The political primaries handed out their own brand of clarity. Nancy Mace's implosion in South Carolina was not merely a loss — it was a self-immolation. She blamed her defeat on the Epstein files vote, which is a remarkable confession: she's essentially admitting that standing against transparency on one of the most politically charged issues in recent memory cost her the race. But her exit move — endorsing the opponent of Trump's chosen candidate — is the real tell. Mace's concession speech was the announcement of a grudge, not a graceful exit. Voters saw through the performance. In Maine, Graham Platner's 75-percent demolition of the Democratic Senate primary field is a story the conservative media should watch closely. Democrats chose their standard-bearer decisively and early. That kind of unified momentum heading into a general election is exactly the kind of threat that gets underestimated on the right until it's too late.

Beneath the fireworks, two slower-burning stories deserve far more attention than their engagement scores suggest. Jim Jordan's bombshell testimony that the SPLC coordinated directly with the Biden DOJ — and funneled $4 million into manufacturing right-wing extremist narratives — is not a fringe allegation. It is a congressional revelation about a taxpayer-adjacent scheme to fabricate threats, justify surveillance, and demonize political opponents. If proven fully in further hearings, this is a scandal that dwarfs most of what consumed Washington for the past decade. And JD Vance's criminal fraud referral against Tim Walz to the DOJ signals that the Trump administration's "Fraud Czar" posture is not decorative. They are going after Democratic governors. This is a political and legal escalation with no obvious ceiling.

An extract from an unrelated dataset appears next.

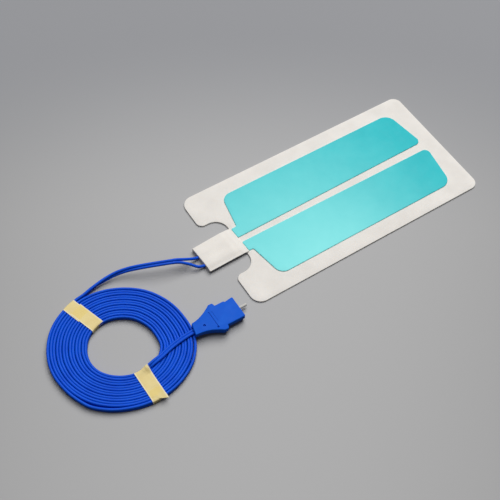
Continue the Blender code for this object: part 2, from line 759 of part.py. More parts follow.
def flat_bar(width, height, start, end, middle=0.0):
    """Returns a box along the plug's axis."""
    low = (start, middle - width / 2, PLUG_MID - height / 2)
    high = (end, middle + width / 2, PLUG_MID + height / 2)
    return block(low, high)


def window_mouth(middle):
    """Returns the tapered mouth of a contact window, whose narrow end lies inside the window."""
    width = CONTACT_WIDTH + 2 * SEAT_CLEARANCE - MOUTH_CHAMFER
    height = CONTACT_HEIGHT + 2 * SEAT_CLEARANCE - MOUTH_CHAMFER
    bm = flat_bar(width, height, PLUG_LENGTH - 1.5 * MOUTH_CHAMFER, PLUG_LENGTH + MOUTH_CHAMFER, middle)
    for vert in bm.verts:
        if vert.co.x > PLUG_LENGTH:
            vert.co.y += math.copysign(2.5 * MOUTH_CHAMFER, vert.co.y - middle)
            vert.co.z += math.copysign(2.5 * MOUTH_CHAMFER, vert.co.z - PLUG_MID)
    return bm


def post(radius, place, low, high):
    """Returns an upright round post."""
    depth = high - low
    bm = bmesh.new()
    middle = Matrix.Translation((place.x, place.y, (low + high) / 2))
    bmesh.ops.create_cone(bm, cap_ends=True, segments=20, radius1=radius, radius2=radius, depth=depth, matrix=middle)
    return bm


def plug_cutters(frame):
    """Returns the shapes cut from both halves: lead entry, inner chamber, contact seats and pin seat."""
    chamber_height = PLUG_HEIGHT - 2 * SHELL_WALL
    chamber = [(x, y, r) for x, y, r in plug_corners(SHELL_WALL, ENTRY_LENGTH) if x < NOSE_START]
    end = NOSE_START + SEAT_CLEARANCE
    chamber_plan = rounded_outline(chamber, 3)
    cut = prism(chamber_plan, PLUG_MID - chamber_height / 2, PLUG_MID + chamber_height / 2)
    cutters = [add_cutter("plug_chamber", cut, frame)]
    gap = 2 * SEAT_CLEARANCE
    entry = flat_bar(2 * STRAND_DIAMETER + gap, STRAND_DIAMETER + gap, -ENTRY_LENGTH, end - WING_START + ENTRY_LENGTH)
    cutters.append(add_cutter("lead_entry", entry, frame))
    seat_start = PLUG_LENGTH - CONTACT_RECESS - CONTACT_LENGTH - SEAT_CLEARANCE
    for label, side in (("left", 1), ("right", -1)):
        middle = side * CONTACT_SPACING / 2
        seat = flat_bar(CONTACT_WIDTH + gap, CONTACT_HEIGHT + gap, WING_START, PLUG_LENGTH + 1, middle)
        cutters.append(add_cutter(f"contact_seat_{label}", seat, frame))
        cutters.append(add_cutter(f"window_mouth_{label}", window_mouth(middle), frame))
    pin_start = PLUG_LENGTH - PIN_ROOT - SEAT_CLEARANCE
    bore = rod(PIN_DIAMETER / 2 + SEAT_CLEARANCE, pin_start, PLUG_LENGTH + 1, PLUG_MID)
    cutters.append(add_cutter("pin_bore", bore, frame))
    collar_end = pin_start + PIN_COLLAR_LENGTH + gap
    collar = rod(PIN_COLLAR_DIAMETER / 2 + SEAT_CLEARANCE, pin_start, collar_end, PLUG_MID)
    cutters.append(add_cutter("pin_collar_seat", collar, frame))
    return cutters


def add_pegs(upper, lower, frame):
    """Stands a boss in each wing of both halves, with a peg on the lower one that locates the upper one."""
    floor = SHELL_WALL / 2
    below = PLUG_MID - PARTING_GAP / 2
    above = PLUG_MID + PARTING_GAP / 2
    for label, side in (("left", 1), ("right", -1)):
        place = Vector((PEG_PLACE.x, side * PEG_PLACE.y, 0.0))
        foot = post(BOSS_DIAMETER / 2, place, floor, below)
        boolean(lower, add_cutter(f"boss_foot_{label}", foot, frame), "UNION")
        peg = post(PEG_DIAMETER / 2, place, floor, above + PEG_REACH)
        boolean(lower, add_cutter(f"peg_{label}", peg, frame), "UNION")
        head = post(BOSS_DIAMETER / 2, place, above, PLUG_HEIGHT - floor)
        boolean(upper, add_cutter(f"boss_head_{label}", head, frame), "UNION")
        socket = post(PEG_DIAMETER / 2 + SEAT_CLEARANCE, place, PLUG_MID, above + PEG_REACH + SEAT_CLEARANCE)
        boolean(upper, add_cutter(f"peg_socket_{label}", socket, frame))


def make_shells(material, frame):
    """Makes the plug's two moulded halves, with grip grooves and a gate dimple in the upper one."""
    upper = add_mesh("plug_shell_upper", shell_half(1), material, frame)
    lower = add_mesh("plug_shell_lower", shell_half(-1), material, frame)
    for cutter in plug_cutters(frame):
        boolean(upper, cutter)
        boolean(lower, cutter)
    add_pegs(upper, lower, frame)
    for index, (x, middle, length, depth) in enumerate(GROOVES):
        low = (x - GROOVE_WIDTH / 2, middle - length / 2, PLUG_HEIGHT - depth)
        high = (x + GROOVE_WIDTH / 2, middle + length / 2, PLUG_HEIGHT + depth)
        boolean(upper, add_cutter(f"grip_groove_{index}", block(low, high), frame))
    dimple = post(DIMPLE_DIAMETER / 2, Vector((DIMPLE_PLACE, 0.0, 0.0)), PLUG_HEIGHT - DIMPLE_DEPTH, 2 * PLUG_HEIGHT)
    boolean(upper, add_cutter("gate_dimple", dimple, frame))


def make_contacts(material, frame):
    """Makes the two socket contacts, each with its mating slot and its crimp barrel."""
    front = PLUG_LENGTH - CONTACT_RECESS
    back = front - CONTACT_LENGTH
    for label, side in (("left", 1), ("right", -1)):
        middle = side * CONTACT_SPACING / 2
        body = flat_bar(CONTACT_WIDTH, CONTACT_HEIGHT, back, front, middle)
        contact = add_mesh(f"plug_contact_{label}", body, material, frame)
        edge = contact.modifiers.new("edges", "BEVEL")
        edge.width = CONTACT_HEIGHT / 8
        edge.segments = 1
        barrel = rod(CONTACT_HEIGHT / 2, back - CRIMP_LENGTH, back + CRIMP_OVERLAP, PLUG_MID, 12)
        cutter = add_cutter(f"crimp_barrel_{label}", shifted(barrel, (0, middle, 0)), frame)
        boolean(contact, cutter, "UNION")
        slot = flat_bar(CONTACT_SLOT_WIDTH, CONTACT_SLOT_HEIGHT, front - CONTACT_SLOT_DEPTH, front + 1, middle)
        boolean(contact, add_cutter(f"contact_slot_{label}", slot, frame))


def make_pin(material, frame):
    """Makes the turned centre pin with the collar that holds it between the halves."""
    start = PLUG_LENGTH - PIN_ROOT
    tip = PLUG_LENGTH + PIN_REACH
    radius = PIN_DIAMETER / 2
    collar = PIN_COLLAR_DIAMETER / 2
    tip_arc = []
    for angle in (math.pi / 8 * i for i in range(5)):
        short = PIN_TIP_RADIUS * (1 - math.sin(angle))
        drawn = PIN_TIP_RADIUS * (1 - math.cos(angle))
        tip_arc.append((tip - short, radius - drawn))
    profile = [(start, 0.0), (start, collar), (start + PIN_COLLAR_LENGTH, collar), (start + PIN_COLLAR_LENGTH, radius)]
    profile += tip_arc + [(tip, 0.0)]
    bm = bmesh.new()
    verts = [bm.verts.new((x, r, 0.0)) for x, r in profile]
    edges = [bm.edges.new(pair) for pair in zip(verts, verts[1:])]
    bmesh.ops.spin(
        bm, geom=verts + edges, cent=(0, 0, 0), axis=(1, 0, 0), angle=2 * math.pi, steps=20, use_merge=True
    )
    bmesh.ops.remove_doubles(bm, verts=bm.verts, dist=1e-7)
    add_mesh("plug_pin", shifted(bm, (0.0, 0.0, PLUG_MID)), material, frame)


def make_inner_strands(material, frame):
    """Makes the two strands inside the plug, from the lead's end to the crimp barrels."""
    start = ENTRY_LENGTH + CLEARANCE
    end = PLUG_LENGTH - CONTACT_RECESS - CONTACT_LENGTH - CRIMP_LENGTH - CLEARANCE
    for label, side in (("left", 1), ("right", -1)):
        inner = side * (STRAND_DIAMETER / 2 + SNUG)
        outer = side * CONTACT_SPACING / 2
        shares = (0.0, 0.25, 0.5, 0.75, 1.0)
        route = [(start + (end - start) * t, inner + (outer - inner) * smoothstep(t), PLUG_MID) for t in shares]
        add_lead(f"plug_strand_{label}", smooth_route(route, ROUTE_SPACING / 2), material, frame)


def make_plug(blue, metal, nylon, insulation):
    """Makes the plug, its tail propped up by the lead that crosses the coil."""
    lift = PLUG_LENGTH * math.sin(PLUG_TILT)
    place = LEAD_ORIGIN + PLUG_PLACE + Vector((0.0, 0.0, lift))
    frame = add_frame("plug_frame", place, (0.0, PLUG_TILT, 0.0))
    make_shells(blue, frame)
    make_contacts(metal, frame)
    make_pin(nylon, frame)
    make_inner_strands(insulation, frame)


def main():
    """Builds every piece."""
    clear_scene()
    foam = make_material("white_foam", (0.78, 0.76, 0.72), 0.85)
    cover_foam = make_material("cover_foam", (0.80, 0.78, 0.73), 0.85)
    foil = make_material("aluminium_foil", (0.80, 0.80, 0.82), 0.35, 1.0)
    gel = make_material("teal_gel", (0.05, 0.62, 0.65), 0.30)
    insulation = make_material("blue_insulation", (0.01, 0.09, 0.62), 0.40)
    tape = make_material("cream_tape", (0.80, 0.66, 0.33), 0.70)
    plug = make_material("blue_moulding", (0.012, 0.11, 0.62), 0.35)
    terminal = make_material("tinned_brass", (0.75, 0.70, 0.60), 0.30, 1.0)
    nylon = make_material("natural_nylon", (0.80, 0.79, 0.74), 0.40)
    make_foam(foam)
    make_conductors(foil, gel)
    clamp = make_cover(cover_foam)
    make_terminals(terminal, clamp)
    make_free_lead(insulation, clamp)
    make_coil(insulation)
    make_crossing(insulation)
    make_tie("tie_upper", UPPER_TIE_ANGLE, UPPER_TIE_WIDTH, UPPER_TIE_SHIFT, 0.0, tape)
    make_tie("tie_lower", LOWER_TIE_ANGLE, LOWER_TIE_WIDTH, LOWER_TIE_SHIFT, LOWER_TIE_FLAP, tape)
    make_plug(plug, terminal, nylon, insulation)


main()
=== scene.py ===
"""Looks of a split return electrode: foam pad, teal gels, taped coil of twin lead and its plug.

Everything is in metres in the model's own frame: +X runs along the pad away from the lead, +Y to the
pad's left and +Z up, with the floor at zero.
"""

from __future__ import annotations

import json
import logging
import math
from dataclasses import dataclass, field
from enum import Enum
from functools import cached_property
from typing import Any, Iterable, Sequence

import bmesh
import bpy
from mathutils import Matrix, Vector, noise

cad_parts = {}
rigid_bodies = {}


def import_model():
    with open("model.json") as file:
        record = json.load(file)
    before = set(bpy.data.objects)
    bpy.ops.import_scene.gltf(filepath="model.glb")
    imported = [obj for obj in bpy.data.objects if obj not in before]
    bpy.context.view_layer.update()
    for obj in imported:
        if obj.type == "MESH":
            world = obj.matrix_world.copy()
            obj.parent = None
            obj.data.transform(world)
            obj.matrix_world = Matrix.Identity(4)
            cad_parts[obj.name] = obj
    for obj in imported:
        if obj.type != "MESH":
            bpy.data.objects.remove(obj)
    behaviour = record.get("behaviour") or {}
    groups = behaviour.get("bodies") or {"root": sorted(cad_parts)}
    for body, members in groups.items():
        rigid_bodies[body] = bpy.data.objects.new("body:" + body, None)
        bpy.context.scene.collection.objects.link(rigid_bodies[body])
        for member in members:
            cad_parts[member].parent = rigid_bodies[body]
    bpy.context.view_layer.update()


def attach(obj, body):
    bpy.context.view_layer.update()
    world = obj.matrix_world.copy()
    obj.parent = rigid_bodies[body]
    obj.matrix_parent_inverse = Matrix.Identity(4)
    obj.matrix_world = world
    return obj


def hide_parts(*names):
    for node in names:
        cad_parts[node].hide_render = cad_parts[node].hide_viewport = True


LOG = logging.getLogger("return_electrode")

Colour = tuple[float, float, float]
Corner = tuple[float, float, float]
Sample = tuple[float, float, float, float]
Plain = tuple[tuple[str, Any], ...]
Mesh = bmesh.types.BMesh
Piece = bpy.types.Object
Material = bpy.types.Material
Tree = bpy.types.NodeTree
Node = bpy.types.Node
Socket = bpy.types.NodeSocket


class Named(Enum):
    """A choice whose word is also used in the names of pieces."""

    @property
    def label(self) -> str:
        """The word used in names."""
        return self.name.lower()


class Side(Named):
    """Which half of the pad, or which strand of the lead."""

    LEFT = 1
    RIGHT = -1


class Level(Named):
    """Which moulded half of the plug."""

    UPPER = 1
    LOWER = -1


def srgb(red: int, green: int, blue: int) -> Colour:
    """Turns a colour as it shows on a screen into the linear one that a shader takes.

    Args:
        red: Red from 0 to 255.
        green: Green from 0 to 255.
        blue: Blue from 0 to 255.

    Returns:
        The linear colour.
    """
    channels = (value / 255 for value in (red, green, blue))
    linear = [c / 12.92 if c <= 0.04045 else ((c + 0.055) / 1.055) ** 2.4 for c in channels]
    return (linear[0], linear[1], linear[2])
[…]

Here's what to watch tomorrow: Trump's promised response to Iran's downing of the Apache helicopter is the most consequential open thread in American news. Watch for movement in the Persian Gulf, any emergency National Security Council statements, and whether congressional leadership is briefed before sunrise. On the domestic front, the Collin County sentencing timeline for Karmelo Anthony will set off another wave — be prepared for the courthouse scenes to repeat. And Nancy Mace's spite-endorsement in the South Carolina runoff puts Trump's political machine on a direct collision course with a sitting congresswoman. How the White House responds to that defiance — loudly or quietly — will tell you everything about how they plan to manage the 2026 midterm map.